From June to September, the Expedition will set sail on an 8 to 17-day journey towards the Norwegian Fjords en route to the Arctic Circle. Coined as the “Realm of the Polar Bear” trip, you will explore massive ice sheets and search for polar bears. You can also go snorkeling with whales under the midnight sun.
Year of Commission: 1994 (renovated 2011) Capacity: 33 guests Area of Operation: Arctic and Norway
The Rembrandt van Rijn is a century-old 3-masted ship that previously serves as a herring lugger. After a complete refurbishment and serving tourists in the Netherlands and the Galapagos, she is now a 56 meter (184 feet) long liveaboard vessel that specializes in sailing the Arctic Ocean. It has 16 cabins that can accommodate up to 33 guests where your room choices includes the Triple Cabins and the Twin Cabins. It has onboard amenities like a bar, a reading area, a viewing deck and a spacious dining area that serves freshly cooked foods served in buffet style.
Its itinerary includes a 4 to 12-day journey towards Spitsbergen in Norway en route to the Arctic Circle. This is a non-diving trip, and instead, it specializes in wildlife and guided snorkeling trips. They also offer land-based activities like snowshoeing, ice hiking or ski-mountaineering. Watching the Aurora Borealis on the view deck of the vessel is often what you will do once you get back onboard.
Year of Commission: 1910 (renovated 1991) Capacity: 20 guests Area of Operation: Arctic and Norway
The Noorderlicht is a 46 meter (151 feet) 2-masted schooner that offers adventure cruises in Norway and the Arctic.

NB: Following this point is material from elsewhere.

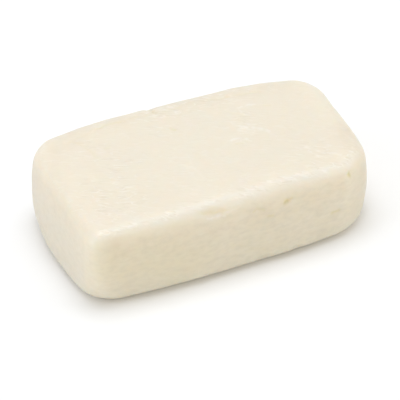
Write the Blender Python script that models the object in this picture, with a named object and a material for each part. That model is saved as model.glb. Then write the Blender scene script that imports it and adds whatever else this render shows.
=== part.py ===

It has 10 bunk bed cabins that can accommodate up to 20 guests with onboard amenities like an indoor bar, a lounge, a viewing deck where it has an unobstructed view of the northern lights of Aurora Borealis and a dining area that serves freshly-cooked foods.
Its itinerary involves an 8 or 16-day journey towards the northern shores of Norway and go whale watching or set foot at Spitsbergen and go snowshoeing. It also features polar wildlife interaction where you can see polar bears, reindeer, seals, walrus and the Arctic tern.